How can I deploy my reinforcement learning model trained with tune using the new API?

I trained a reinforcement learning model using ray.tune and the PPO algorithm. A series of checkpoints were generated. When I tried to restore the rlmodule from the checkpoints using the example method and perform inference, I found that the accumulated reward was much smaller than the episode_return_mean given in progress.csv. Here is the script I used to apply the policy:

    rl_module = RLModule.from_checkpoint(os.path.join(
            agentfile+'/checkpoint_000'+str(checkpoint)+'/',
            "learner_group",
            "learner",
            "rl_module",
            DEFAULT_MODULE_ID,
        )
    )

    env = gym.make(config["env"], config=config["env_config"])

    obs, info = env.reset()

    num_episodes = 0
    max_episodes = 9999
    episode_return = 0.0
    max_reward = 0

    while num_episodes < max_episodes:
        input_dict = {Columns.OBS: torch.from_numpy(obs).unsqueeze(0)}

        rl_module_out = rl_module.forward_inference(input_dict)

        action_dist_params = rl_module_out["action_dist_inputs"][0].numpy()
        greedy_action = np.clip(
            action_dist_params[0:22], 
            a_min=env.action_space.low[0],
            a_max=env.action_space.high[0],
        )

        obs, reward, terminated, truncated, _ = env.step(greedy_action)
        episode_return += reward


        if terminated or truncated:

            if to_save and episode_return > max_reward:
                max_reward = episode_return

            print('========')
            print(f"Episode done: Total reward = {episode_return}")
            obs, info = env.reset()
            num_episodes += 1
            episode_return = 0.0

In fact, in the old API, my environment can get reasonable rewards accumulation through compute_action. However, in the new version, compute_single_action is disabled. I noticed that when SingleAgentEnvRunner performs sampling, whether during env reset or step, the Connector is frequently used. This means that the action_dist obtained by forward_inference needs to be processed multiple times before it can be used as the input of the env:

#single_agent_env_runner.py Line 319  

                # Module-to-env connector.
                to_env = self._module_to_env(
                    rl_module=self.module,
                    batch=to_env,
                    episodes=episodes,
                    explore=explore,
                    shared_data=shared_data,
                    metrics=self.metrics,
                    metrics_prefix_key=(MODULE_TO_ENV_CONNECTOR,),
                )

Is this the reason why I can’t deploy the strategy correctly?

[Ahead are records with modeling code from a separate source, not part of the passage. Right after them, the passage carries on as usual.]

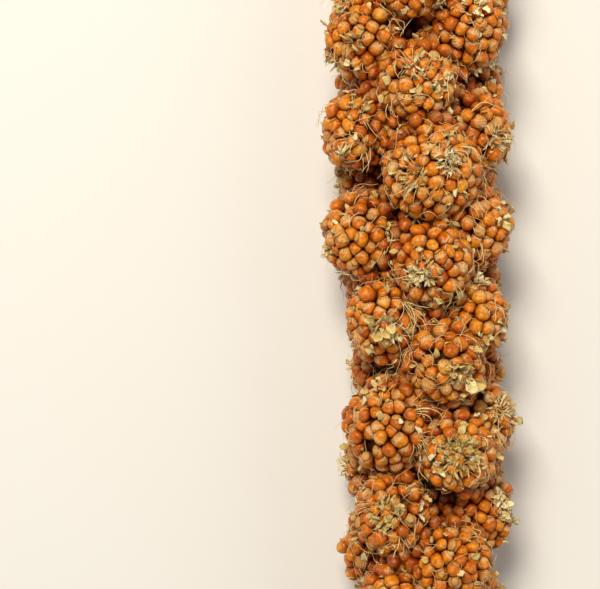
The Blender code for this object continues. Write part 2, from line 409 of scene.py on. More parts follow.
huskPaint = {
    # From a petal's foot to its tip
    "stops": [(0.0, (0.22, 0.105, 0.020)), (0.35, (0.56, 0.380, 0.105)), (1.0, (0.76, 0.580, 0.220))],
    "pale": (0.91, 0.800, 0.480, 1.0),
    "olive": (0.50, 0.350, 0.080, 1.0),
    "rim": (0.88, 0.750, 0.400, 1.0),
    "line": (0.46, 0.290, 0.075, 1.0),
    "lineCount": 4.5,
    "lineStrength": 0.40,
    "mottleScale": 900.0,
    "roughness": 0.58,
}

glumePaint = {
    "stops": [(0.0, (0.36, 0.120, 0.014)), (0.40, (0.68, 0.350, 0.110)), (1.0, (0.86, 0.590, 0.310))],
    "pale": (0.93, 0.740, 0.490, 1.0),
    "olive": (0.60, 0.290, 0.060, 1.0),
    "rim": (0.94, 0.790, 0.520, 1.0),
    "line": (0.34, 0.150, 0.045, 1.0),
    "lineCount": 3.5,
    "lineStrength": 0.45,
    "mottleScale": 1100.0,
    "roughness": 0.55,
}

petalPaint = {
    # The same on husks and glumes
    "paleRange": (0.50, 1.0),  # tones
    "oliveRange": (0.40, 0.0),
    "oliveShare": 0.75,
    "rimRange": (0.6, 0.95),
    "rimShare": 0.75,
    "mottleStrength": 0.18,
    "bump": (0.00005, 0.5),
    "specular": 0.5,
}


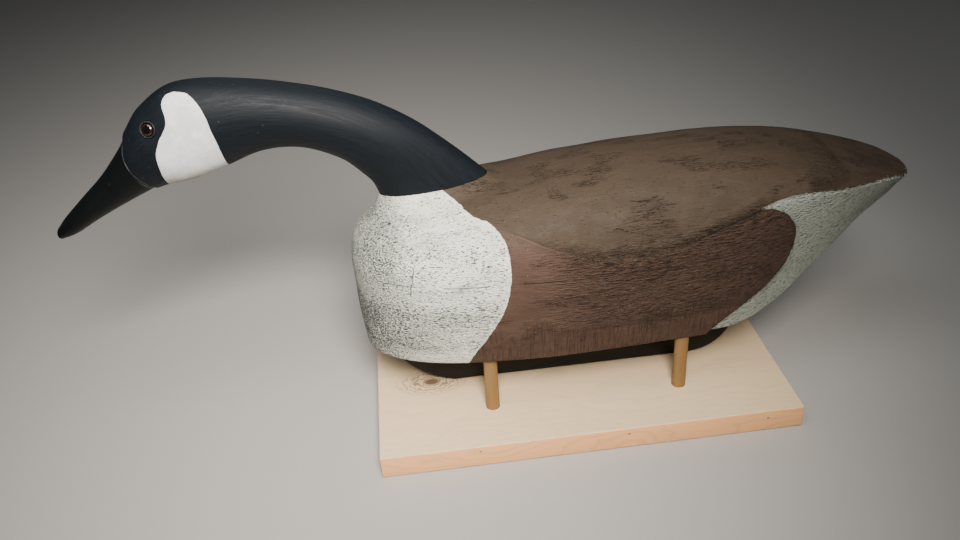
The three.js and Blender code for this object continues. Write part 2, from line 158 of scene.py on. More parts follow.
# Marks in the pine: knots as (x, y, size) and specks on the sawn front as (x, z)
PINE_KNOTS = [(-141, -14, 30), (62, 96, 9)]
PINE_SPECKS = [(-104, 17), (31, 16), (160, 14.5)]


# ---------------- camera, light and floor
def make_camera():
    camera = bpy.data.objects.new("camera", bpy.data.cameras.new("camera"))
    right = Vector(CAMERA_RIGHT).normalized()
    ahead = Vector(CAMERA_AHEAD).normalized()
    turn = Matrix((right, right.cross(ahead), -ahead)).transposed()
    camera.matrix_world = Matrix.Translation(Vector(CAMERA_PLACE)) @ turn.to_4x4()
    camera.data.sensor_width = CAMERA_SENSOR
    camera.data.lens = CAMERA_LENS
    bpy.context.collection.objects.link(camera)
    bpy.context.scene.camera = camera


def make_light(name, place, target, width, height, watts, colour=(1, 1, 1), spread=180):
    lamp = bpy.data.lights.new(name, "AREA")
    lamp.shape = "RECTANGLE"
    lamp.size = width
    lamp.size_y = height
    lamp.energy = watts
    lamp.color = colour
    lamp.spread = math.radians(spread)
    light = bpy.data.objects.new(name, lamp)
    light.location = place
    aim = Vector(target) - Vector(place)
    light.rotation_euler = aim.to_track_quat("-Z", "Y").to_euler()
    bpy.context.collection.objects.link(light)


def make_studio():
    world = bpy.data.worlds.new("studio")
    world.use_nodes = True
    background = world.node_tree.nodes["Background"]
    background.inputs["Color"].default_value = (0.86, 0.9, 0.95, 1)
    background.inputs["Strength"].default_value = 0.08
    bpy.context.scene.world = world
    middle = (-0.05, 0, 0.18)
    make_light("key", (-0.1, -0.74, 0.86), (-0.2, 0, 0.14), 0.34, 0.34, 4.0, (1, 0.94, 0.87), 64)
    make_light("top", (-0.3, -0.38, 1.15), (-0.2, 0, 0.2), 0.8, 0.5, 2.6, (0.95, 0.98, 1), 120)
    make_light("back", (-0.1, 1.1, 1.3), middle, 0.9, 0.9, 2)

    floor_material = Nodes("floor_paint", colour=(0.40, 0.385, 0.36), roughness=0.85)
    half = 4.0
    corners = [(-half, -half, 0), (half, -half, 0), (half, half, 0), (-half, half, 0)]
    floor = new_piece("floor", np.array(corners) / MM, [(0, 1, 2, 3)])
    floor.location.z = -0.0005
    floor.data.materials.append(floor_material.material)


# ---------------- mesh helpers
def new_piece(name, points, faces):
    data = bpy.data.meshes.new(name)
    faces = faces.tolist() if isinstance(faces, np.ndarray) else faces
    data.from_pydata((np.asarray(points, float) * MM).tolist(), [], faces)
    piece = bpy.data.objects.new(name, data)
    bpy.context.collection.objects.link(piece)
    return piece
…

Is there a more elegant solution than calling _module_to_env?

Thanks so much!

I’ve got working inference code up here. classes/inference_helpers.py should have what you’re looking for.

1 Like

Thanks MCW_Lad !!!

I also found a less elegant way, but it gets the exact result:

    new_ppo = Algorithm.from_checkpoint(checkpoint_dir)

    config = new_ppo.get_config()

    env_runner_group = new_ppo.env_runner_group
    local_env_runner = env_runner_group.local_env_runner

    local_env_runner.config = config
    local_env_runner.make_env()

    episodes = local_env_runner.sample(
        num_episodes=1,
    )

    print(local_env_runner.get_metrics())


    local_env_runner.env.env.envs[0].env.env.CUSTOM_Function()

Hopefully there will be a more official package that implements this functionality.

Regards!!!

1 Like

I am not entirely sure if its relevant for your case. If not at least its a nice to know, do you know that the episode_return_mean is smoothed by config.metrics_num_episodes_for_smoothing? See the topic I just have posted:

In short the min/mean/max you obtain by using local_env_runner.get_metrics() are from the last metrics_num_episodes_for_smoothing sampled episodes - not bound to an iteration.
Furthermore (depending on your ray version), restoring metrics is broken, see [RLlib] Checkpoint metrics loading with Tune is broken in 2.47.0 · Issue #53877 · ray-project/ray · GitHub. In your case I think the smoothing from the old episodes (if your windows reaches there) can be off / lost. So possibly you only get the smoothed value from after you loaded the checkpoint.

Maybe you have to cross check if things are maybe correct but not logged like you would expect.
Cheers, and good luck.